Families of victims in shooting rampage sue state

Families of victims in shooting rampage sue state »Play Video
In a 2009 file photo, Isaac Zamora is escorted from Skagit County Superior Court.
SEATTLE -- Isaac Zamora may be behind bars for the rest of his life, but he may not be the only one held responsible in his killing rampage that left six dead.

His victims' families say the Department of Corrections dropped the ball, and now the DOC says someone else is to blame.

The claim, filed Wednesday on the three-year anniversary of the shootings, says the state and Okanogan County let Zamora slip through the cracks by not getting him the help he needed, and now the state wants Skagit County held responsible.

One man just wants to escape the memory.

Fred Binschus still hears the silence after the last gunshot that killed his wife. "I just laid there and bawled like a baby; I knew she was gone," he said. "She was my partner, my lover, my life."

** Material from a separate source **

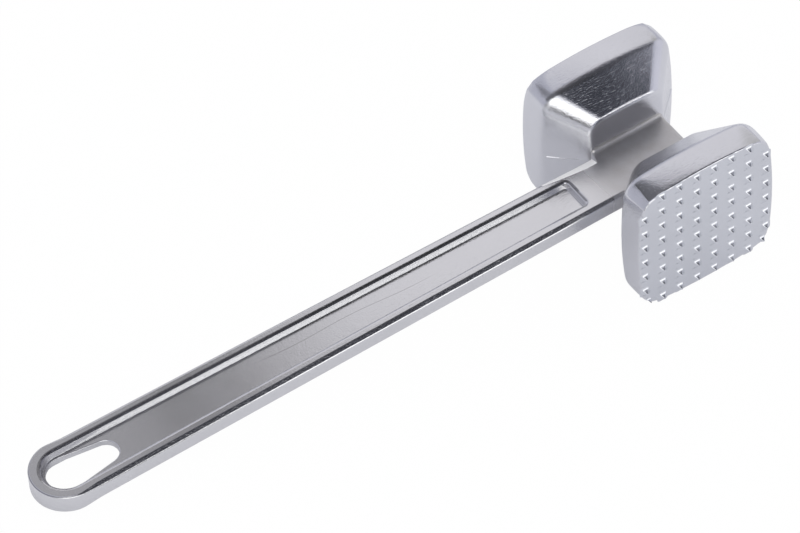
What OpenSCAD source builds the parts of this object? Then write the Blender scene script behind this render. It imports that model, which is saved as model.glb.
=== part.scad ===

Her killer will spend the rest of his life in mental hospitals or prison. But a claim filed by Zamora's victims' families says the system that now confines him could have stopped his murderous rampage.

"They need to be held accountable," Binschus said. "They knew he was crazy."

The families claim the DOC "utterly failed to fulfill its obligation," by "allowing him to remain free in a homicidal and psychotic state without a court-ordered mental health evaluation and treatment plan."

The claim also accuses the DOC of mis-classifying Zamora as low risk, losing track of him in transfer, and alleges the community corrections officer assigned to Zamora failed a slew of duties that proved critical.

But the DOC points the finger at Skagit County, suggesting the sheriff's office had access to information from Zamora's family and friends about his mental instability in the weeks leading up to the rampage, and that the county was negligent in the way it responded to the 911 call when Zamora exploded through a rural neighborhood and sped down I-5, killing a deputy and five other people.

"No amount of money is going to bring Julie back," Binschus said.

The DOC won't comment on the case. Messages left with Skagit County seeking comment were not returned.

The case is expected to go to trial within about a year.